While the cities of Long Beach and Glen Cove already have assessors, their systems are used to levy only a portion of their residents’ taxes. So, in addition to the cities and towns paying the cost of their refunds due to the guaranty repeal they would also have to take on more assessment costs, in most cases from scratch.
Clyne, who supports the idea of town and city assessing, said he believes the cost to taxpayers would be somewhat of a wash after each town had set up its assessment department and the county shut down its own department. Echoing the thoughts of others interviewed for this story, he said having them handle assessing, as they do in Suffolk County and elsewhere in New York, would be better because they have a clearer understanding of the property in their areas.
The argument that towns would produce higher-quality assessments is questionable. Studies conducted by state officials, Newsday and the county for periods before Mangano’s overhaul all reported high levels of assessment accuracy and fairness for the county’s residential assessments. The studies found the assessments fell well within standards set by the state and the assessor’s association.
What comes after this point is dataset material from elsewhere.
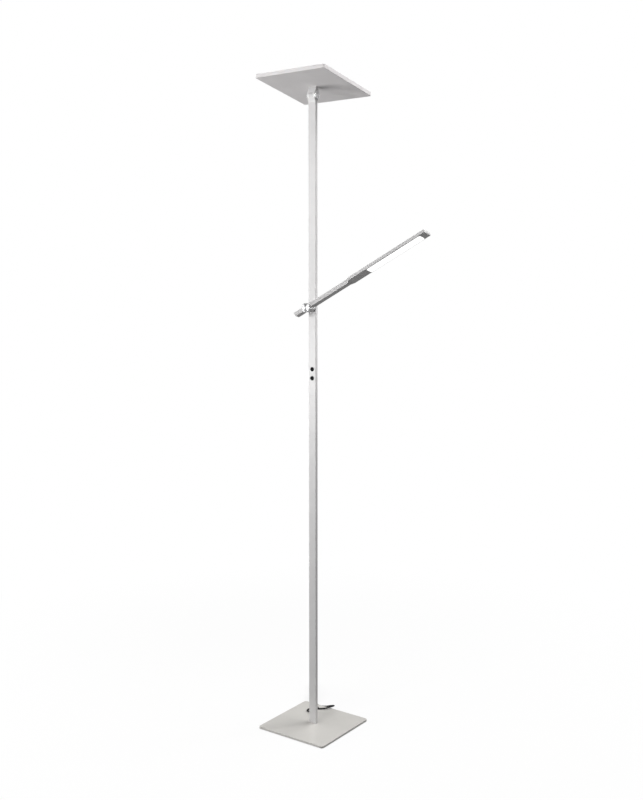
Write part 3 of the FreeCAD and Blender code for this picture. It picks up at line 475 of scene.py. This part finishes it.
# one finish for each slot of the record, and for the nodes whose own finish differs from their slot's
slotFinish = {
    "silver_paint": newFinish("silverPaint", silverPaint),
    "steel": newFinish("zincSteel", zincSteel),
    "dark_steel": newFinish("blackOxide", blackOxide),
    "bright": newFinish("spunChrome", spunChrome),
    "pad": newFinish("foamPad", foamPad),
    "black_rubber": newFinish("rubber", rubber),
    "black_cable": newFinish("cableJacket", cableJacket),
    "dark_washer": newFinish("darkWasher", darkWasher),
    "black_plastic": newFinish("blackPlastic", blackPlastic),
    "grey_plastic": newFinish("greyPlastic", greyPlastic),
    "pale_plastic": newFinish("palePlastic", palePlastic),
    "board": newFinish("solderMask", solderMask),
    "lamp": newFinish("phosphor", phosphor),
    "diffuser": newFinish("opalSheet", opalSheet),
    "brass": newFinish("brassPin", brassPin),
}
ownFinish = {
    "base_plate": newFinish("platePaint", platePaint),
    "head_pan": newFinish("panPaintLightened", panPaintLightened),
    "head_bracket": newFinish("bracketPaintedLight", bracketPaintedLight),
    "button_top": newFinish("blackButton", blackButton),
    "pivot_hub": newFinish("satinHub", satinHub),
    "hinge_caps": newFinish("spunChromeX", hingeChrome),
    "reading_diffuser": newFinish("litOpal", litOpal),
}
ownFinish["button_bottom"] = ownFinish["button_top"]


def paintPiece(piece, material):
    slots = piece.data.materials
    slots.clear()
    slots.append(material)
    if piece.type == "MESH":
        for polygon in piece.data.polygons:
            polygon.material_index = 0


for row in frame["record"]["subparts"]:
    name = row["node"]
    paintPiece(nodes[name], ownFinish.get(name) or slotFinish[row["material_slot"]])
paintPiece(powerCord, slotFinish["black_cable"])
paintPiece(strainRelief, slotFinish["black_rubber"])
paintPiece(cordStrap, slotFinish["black_rubber"])
paintPiece(plugMoulding, slotFinish["black_plastic"])
print("finishes on")

# studio floor: nearShow is the share of plain white over the paper by the lamp, where its shadow lies
studio = {"floorSize": 14.0, "drop": 0.0002, "floorColor": (0.86, 0.86, 0.855, 1), "nearShow": 0.86,
          "nearReach": 0.5, "farReach": 1.8}


def whiteRays(tree):
    # what the camera sees straight or through a clear piece, and apart from it what gloss reflects
    link = tree.links.new
    rays = addNode(tree, "ShaderNodeLightPath")
    clear = addNode(tree, "ShaderNodeMath", operation="MAXIMUM")
    link(rays.outputs["Is Camera Ray"], clear.inputs[0])
    link(rays.outputs["Is Transmission Ray"], clear.inputs[1])
    return clear.outputs["Value"], rays.outputs["Is Glossy Ray"]


def addFloor():
    mesh = bmesh.new()
    bmesh.ops.create_grid(mesh, x_segments=4, y_segments=4, size=studio["floorSize"] / 2)
    data = bpy.data.meshes.new("floor")
    mesh.to_mesh(data)
    mesh.free()
    floor = bpy.data.objects.new("floor", data)
    collection.objects.link(floor)
    floor.location.z = -studio["drop"]
    floor.visible_diffuse = False
    floor.visible_glossy = False
    floor.visible_shadow = False  # so that the room's lower half still lights the lamp

    material = bpy.data.materials.new("floorPaper")
    material.use_nodes = True
    tree = material.node_tree
    tree.nodes.clear()
    link = tree.links.new
    paper = addNode(tree, "ShaderNodeBsdfDiffuse", {"Color": studio["floorColor"]})
    white = addNode(tree, "ShaderNodeEmission")
    # the paper shows its shadow near the lamp and fades to plain white further out
    spot = addNode(tree, "ShaderNodeTexCoord")
    away = addNode(tree, "ShaderNodeVectorMath", operation="LENGTH")
    link(spot.outputs["Object"], away.inputs[0])
    fade = addNode(tree, "ShaderNodeMapRange",
                   {"From Min": studio["nearReach"], "From Max": studio["farReach"],
                    "To Min": studio["nearShow"]},
                   interpolation_type="SMOOTHSTEP")
    link(away.outputs["Value"], fade.inputs["Value"])
    clear, glossy = whiteRays(tree)
    seen = addNode(tree, "ShaderNodeMath", operation="MAXIMUM")
    link(clear, seen.inputs[0])
    link(glossy, seen.inputs[1])
    share = addNode(tree, "ShaderNodeMath", operation="MULTIPLY")
    link(seen.outputs["Value"], share.inputs[0])
    link(fade.outputs["Result"], share.inputs[1])
    mix = addNode(tree, "ShaderNodeMixShader")
    link(share.outputs["Value"], mix.inputs["Fac"])
    link(paper.outputs["BSDF"], mix.inputs[1])
    link(white.outputs["Emission"], mix.inputs[2])
    out = addNode(tree, "ShaderNodeOutputMaterial")
    link(mix.outputs["Shader"], out.inputs["Surface"])
    data.materials.append(material)


addFloor()

# the room's grey by direction, from straight down (0) to straight up (1); mirrors see a share of white
room = {"levels": [(0.0, 0.17), (0.23, 0.17), (0.27, 0.28), (0.43, 0.28), (0.47, 0.02), (0.72, 0.02),
                   (0.78, 0.10), (1.0, 0.10)], "mirrorShare": 0.2}


def addWorld():
    world = bpy.data.worlds.new("studio")
    bpy.context.scene.world = world
    world.use_nodes = True
    tree = world.node_tree
    tree.nodes.clear()
    link = tree.links.new
    direction = addNode(tree, "ShaderNodeTexCoord")
    parts = addNode(tree, "ShaderNodeSeparateXYZ")
    link(direction.outputs["Generated"], parts.inputs["Vector"])
    height = addNode(tree, "ShaderNodeMapRange", {"From Min": -1.0})
    link(parts.outputs["Z"], height.inputs["Value"])
    ramp = addNode(tree, "ShaderNodeValToRGB")
    stops = ramp.color_ramp.elements  # a new ramp has two
    for index, (place, level) in enumerate(room["levels"]):
        stop = stops[index] if index < 2 else stops.new(place)
        stop.position = place
        stop.color = (level, level, level, 1)
    link(height.outputs["Result"], ramp.inputs["Fac"])
    walls = addNode(tree, "ShaderNodeBackground")
    link(ramp.outputs["Color"], walls.inputs["Color"])
    white = addNode(tree, "ShaderNodeBackground", {"Color": (1, 1, 1, 1)})
    clear, glossy = whiteRays(tree)
    mirrored = addNode(tree, "ShaderNodeMath", {1: room["mirrorShare"]}, operation="MULTIPLY")
    link(glossy, mirrored.inputs[0])
    either = addNode(tree, "ShaderNodeMath", operation="MAXIMUM")
    link(clear, either.inputs[0])
    link(mirrored.outputs["Value"], either.inputs[1])
    mix = addNode(tree, "ShaderNodeMixShader")
    link(either.outputs["Value"], mix.inputs["Fac"])
    link(walls.outputs["Background"], mix.inputs[1])
    link(white.outputs["Background"], mix.inputs[2])
    out = addNode(tree, "ShaderNodeOutputWorld")
    link(mix.outputs["Shader"], out.inputs["Surface"])


addWorld()

# soft boxes in front, at the left, behind and above; size in metres, power in watts
softBoxes = {
    "frontLeft": {"place": (-1.5, -2.1, 1.7), "aim": (0, 0, 1.1), "size": (0.9, 0.7), "power": 9},
    "nearLeft": {"place": (-0.62, -1.1, 0.95), "aim": (0, 0, 1.12), "size": (0.36, 0.36), "power": 2.6},
    "front": {"place": (0.0, -2.6, 2.5), "aim": (0, 0, 1.0), "size": (1.2, 1.0), "power": 43},
    "lowLeft": {"place": (-2.25, -1.0, 0.42), "aim": (0, 0, 1.3), "size": (1.4, 0.8), "power": 37},
    "lowBack": {"place": (-2.4, 2.6, 0.35), "aim": (0, 0, 1.8), "size": (2.2, 1.4), "power": 7},
    "topBack": {"place": (0.6, 1.6, 3.4), "aim": (0, 0, 0.6), "size": (1.6, 1.6), "power": 46},
    "topRight": {"place": (1.4, 0.9, 3.2), "aim": (0, 0, 0.8), "size": (1.4, 1.4), "power": 48},
    "rightBack": {"place": (1.5, 2.1, 1.05), "aim": (0, 0, 1.1), "size": (0.5, 0.5), "power": 5.2},
    "rightBackHigh": {"place": (1.5, 2.1, 2.0), "aim": (0, 0, 1.5), "size": (0.9, 0.9), "power": 5.5},
}
for name, box in softBoxes.items():
    lamp = bpy.data.lights.new(name, "AREA")
    lamp.shape = "RECTANGLE"
    lamp.size, lamp.size_y = box["size"]
    lamp.energy = box["power"]
    fitting = bpy.data.objects.new(name, lamp)
    fitting.location = box["place"]
    fitting.rotation_euler = (Vector(box["aim"]) - Vector(box["place"])).to_track_quat("-Z", "Y").to_euler()
    fitting.visible_camera = False
    collection.objects.link(fitting)
bpy.context.scene.view_settings.view_transform = "Standard"
print("studio lit")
For instance, one state study released in 2010 found Nassau’s residential assessments were more accurate than those of any Long Island town or city except Shelter Island, according to a Newsday report at the time.
The case for commercial assessment accuracy is less clear, because state officials don’t focus on those properties separately in their studies. Commercial properties have generally been more difficult for the county to accurately assess, its assessors have said in the past, but those same challenges would also be faced by any assessment department.
The director of strategic initiatives for the assessors’ association, Larry Clark, said the trend nationally has been to go up to county assessing and not down to towns and cities, because bigger jurisdictions have more data available that assessors can use to establish more accurate assessments.
“What matters more than anything is the availability of data,” he said. “What we find is that as the jurisdiction gets smaller there is relatively less data to work with.”